In the waning days of the 2025 dry season, two chartered aircraft lifted off from Brazzaville’s Maya-Maya Airport, carrying 111 Central African Republic nationals eager to reclaim homes left behind during the 2013 upheaval. Framed as strictly voluntary and coordinated under the Tri-partite Agreement of 2019, the movement signalled a renewed confidence in the security trajectory of Bangui and its hinterland. According to the most recent UNHCR situational update, more than 17,000 Central Africans have opted for return since 2022, yet this latest convoy represents the first sizeable airlift facilitated entirely from Congolese soil, reflecting the host country’s evolving role from sanctuary to springboard.

Governmental Stewardship Amid Regional Turbulence

Officials at the Ministry of Social Affairs in Brazzaville emphasise that the operation forms part of President Denis Sassou Nguesso’s broader doctrine of ‘solidarity diplomacy’, an approach that seeks to pair humanitarian responsibility with regional stabilisation. Speaking on condition of background, a senior diplomat described the flights as “a concrete demonstration that the Republic of Congo remains a reliable guardian of international commitments while safeguarding its own social cohesion.” Observers from the Economic Community of Central African States note that the gesture may also reinforce Brazzaville’s standing as an indispensable mediator in a sub-region still testing the boundaries of post-conflict reconstruction.

Logistical Precision in a Challenging Theatre

The World Food Programme’s Humanitarian Air Service, recently reintroduced to Congolese airspace after a hiatus, executed the twin sorties with painstaking precision. Crews negotiated variable weather patterns over the Sangha River basin before descending into Bangui-M’Poko International Airport, where ground teams from the Central African Ministry of Humanitarian Action awaited. UN aviation specialists underline that, while road corridors remain theoretically open, seasonal flooding and residual armed group activity render aerial shuttles the safest modality for now. Yet WFP warns that those may be the last rotations unless additional contributions materialise, a reminder of the fragile arithmetic underpinning humanitarian mobility.

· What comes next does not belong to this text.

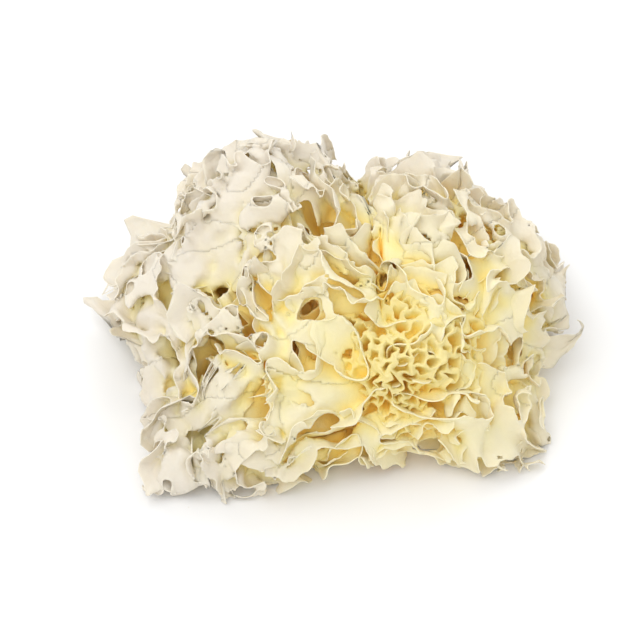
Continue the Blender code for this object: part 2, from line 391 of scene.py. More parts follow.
# Right, up, radius and depth
HOLLOWS = np.array((
    (-25.5, 48.0, 6.5, 12.0),
    (-26.0, 17.5, 3.6, 9.0),
    (-59.0, 6.0, 3.6, 12.0),
    (-60.5, -1.0, 3.4, 12.0),
    (-72.0, 20.0, 3.6, 12.0),
    (-43.0, -15.0, 4.5, 12.0),
    (-22.0, -17.0, 4.0, 12.0),
    (12.0, -25.0, 4.0, 12.0),
    (-67.0, 58.9, 1.5, 90.0),
    (-71.0, 51.3, 1.7, 90.0),
    (-75.0, 46.4, 1.3, 90.0),
    (-26.8, 65.4, 2.6, 90.0),
    (-18.8, 68.2, 1.7, 90.0),
    (49.5, 43.5, 1.4, 90.0),
    (-73.0, -48.0, 9.0, 90.0),
    (-60.0, -44.5, 7.0, 90.0),
))
LOBE_CRUMPLE = ((3.0, 24.0), (1.6, 12.5), (0.5, 6.0))
LOBE_CLEARANCE = 0.2
HOLLOW_RAGGED = 0.40
FLOOR_BELOW = 2.5
FLOOR_SPREAD = 1.9
DEEPEST_SHALLOW = 50.0


def on_head(right, up, share=0.9):
    """The first point within share times the head's reach on the line right RIGHT + up UP + along FACE."""
    along = np.linspace(95.0, -30.0, 626)[:, None]
    line = right * RIGHT + up * UP + along * FACE
    far = np.linalg.norm(line, axis=1)
    return line[(far < share * reach(line / far[:, None])).argmax()]


lobe_middles = np.array([on_head(right, up) for right, up in LOBES[:, :2]])
lobe_facings = FACE + LOBES[:, 3:4] * RIGHT + LOBES[:, 4:5] * UP
lobe_facings /= np.linalg.norm(lobe_facings, axis=1)[:, None]
hollow_tops = np.array([on_head(right, up, 1.0) @ FACE for right, up in HOLLOWS[:, :2]])
shallow = HOLLOWS[:, 3] < DEEPEST_SHALLOW
floors = hollow_tops - HOLLOWS[:, 3] - FLOOR_BELOW
floor_middles = HOLLOWS[:, :1] * RIGHT + HOLLOWS[:, 1:2] * UP + floors[:, None] * FACE
face_middles = np.concatenate([lobe_middles, floor_middles[shallow]])
face_facings = np.concatenate([lobe_facings, np.tile(FACE, (shallow.sum(), 1))])
face_radii = np.concatenate([LOBES[:, 2], FLOOR_SPREAD * HOLLOWS[shallow, 2]])
print(len(LOBES), "lobes,", len(HOLLOWS), "hollows, first lobe at", lobe_middles[0].round(1), "mm")


# %% Distance to the nearest hollow
def outside_hollows(points):
    """Millimetres to the nearest hollow's wavy side or floor, less than 0 inside it."""
    offset = points - CORE
    right, up, front = offset @ RIGHT, offset @ UP, offset @ FACE
    ragged = 1.0 + HOLLOW_RAGGED * EDGE_FIELD(points, 9.0)
    nearest = np.full(right.shape, 99.0)
    for (middle, height, radius, depth), top in zip(HOLLOWS, hollow_tops):
        side = np.hypot(right - middle, up - height) - radius * ragged
        nearest = np.minimum(nearest, np.maximum(side, top - depth - front))
    return nearest


def behind_lobes(points):
    """Millimetres to the nearest place in front of a smooth lobe, less than 0 there."""
    creased = points + crumple(points, LOBE_CRUMPLE) - CORE
    nearest = np.full(points.shape[:-1], 99.0)
    for middle, facing, radius in zip(lobe_middles, lobe_facings, LOBES[:, 2]):
        offset = creased - middle
        front = offset @ facing
        side = np.sqrt(np.maximum((offset**2).sum(-1) - front**2, 0.0)) - radius
        nearest = np.minimum(nearest, np.maximum(side, -LOBE_CLEARANCE - front))
    return nearest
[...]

Humanitarian Safeguards and Reintegration Support

Beyond the logistics lay a suite of protection measures carefully calibrated to international standards. Each returnee received a health screening consistent with WHO protocols, a psychosocial counselling session and a three-month food package tailored to household size. Upon touchdown in Bangui, UNHCR disbursed a cash grant equivalent to one hundred and fifty US dollars per adult, intended to stimulate micro-economic reinsertion. Local partners such as Caritas Bangui confirmed that the funds are generally invested in land preparation ahead of the October planting cycle, suggesting an alignment between humanitarian timelines and agrarian rhythms.

Regional Implications for Stability and Development

Congo-Brazzaville currently shelters 72,271 asylum seekers, of whom roughly half are Central Africans. Analysts at the Institute for Security Studies argue that calibrated repatriation can mitigate pressure on urban services in Brazzaville and Pointe-Noire, while gradually buttressing labour supply in the Central African countryside. The African Development Bank echoes this viewpoint, projecting that every thousand voluntary returnees could inject up to two million US dollars into the CAR rural economy within one year, primarily through small-scale agriculture and cross-border trade.

Prospects for Sustainable Solutions

Interviews with community leaders in Betou, a long-standing refugee hub on the Oubangui River, reveal measured optimism. Many residents cite improving security indicators in CAR’s Lobaye prefecture, corroborated by United Nations Multidimensional Integrated Stabilization Mission reports, yet they caution that sustained funding for education and health services in both countries will ultimately determine the durability of returns. For Brazzaville, the policy dilemma now pivots on whether to scale aerial operations or pivot toward riverine transport once water levels permit, a decision contingent on diplomatic pledges likely to feature at the forthcoming Kinshasa donor round-table.

In the interim, the recent flights stand as a tangible testament to coordinated multilateralism, showcasing Congo-Brazzaville’s capacity to translate rhetorical solidarity into operational outcomes. As one senior UNHCR official observed on the tarmac, “Success in voluntary repatriation is measured not only by safe arrival, but by the dignity preserved along the way.” For the 111 passengers who gazed out of airplane windows at the dense equatorial canopy below, dignity seemed firmly on board.